Not only were UK households helped, but the initiative of the Reuse Network also saved 123,236 tonnes of harmful CO2 emissions entering the atmosphere.

How many charities are part of the Reuse Network?

Reuse Network work with 120 members across England, Scotland, Wales and Northern Ireland who vary from smaller volunteer-led charities to larger social enterprises.

They also work with commercial partners such as John Lewis & Partners, Currys or MEARS helping divert reusable goods to members across their network.

How can you donate an old white good to a member in the Reuse Network?

If you have working white goods that you no longer want or need, you can get in contact with Reuse Network who will connect you to your nearest reuse charity.

Getting in touch is simple, you can call them on their Freephone number, 0800 085 8339, or you can use Reuse Network’s online finder to locate your local reuse charity: https://reuse-network.org.uk/donate-items

Will someone collect my donated white goods?

The charity will either collect your donation or arrange for you to drop your donation to them. Once the charity has your donation, your unwanted items will go through a series of checks and inspections before the items is either sold in the charity’s shop, with the money being used to support the work the charity does, or the items will be provided to members of the community at an affordable cost or through social fund schemes.

This whole process means that your perfectly great unwanted items don’t end up in landfill and instead go towards helping people who need it most, meaning that no one is without a bed to sleep on, a cooker to cook on or a sofa to sit on.

Do all donated goods get accepted? What happens after donation.

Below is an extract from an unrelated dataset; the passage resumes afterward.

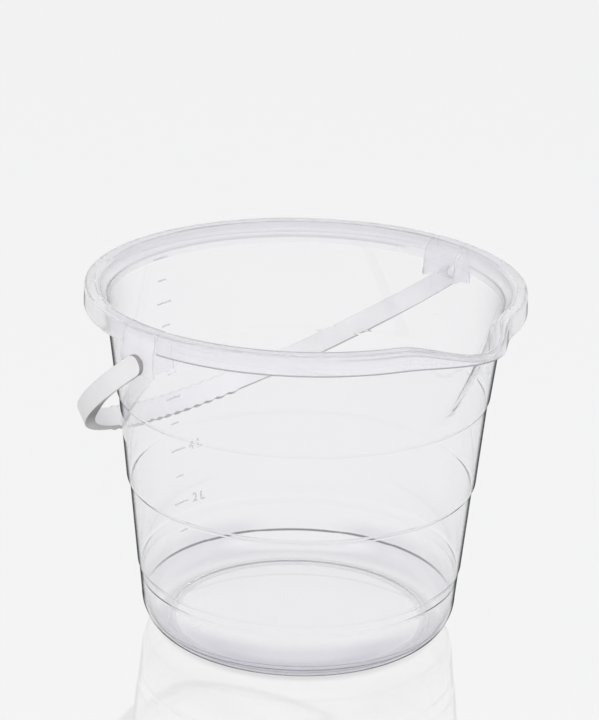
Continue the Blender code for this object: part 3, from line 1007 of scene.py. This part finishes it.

Whether you’re worried the goods you want to donate are too old, not fit for purpose or you just want to make sure they get put to the best use, we asked representatives for Reuse Network what happens once the goods have been donated.

First, the charity will carry out checks and examinations on the condition of the item and make any necessary repairs including a PAT test and function test. These checks and repairs are vital in ensuring that all items that go on to be sold or provided to members of the community meet the strict standards that guarantee white goods are safe to use.

If an item does not pass its PAT and function tests and requires repairs, only licenced charities (Authorised Treatment Facilities (ATF) and Approved Authorised Treatment Facilities (AATF)) can do so. This means that they have professional engineers to carry out these repairs safely and have been inspected by the Environment Agency.

If a donated good is found to be beyond repair or if the charity does not have the capacity to repair it, it will be disposed of responsibly using the appropriate channels.

Once they pass the checks, or have had their necessary fixes, your white good will be sold through organisations in the charity, or through local initiatives. This way, not only is your donated item going to be raising funds for a local charity when it is sold, it can also have a positive impact on a family who cannot afford to buy new and help keep people in work.

On the other side of this, for those curious about buying a donated good through the Reuse Network, rest assured that when buying from a reuse charity or organisation, you can be confident that you are getting a good quality item.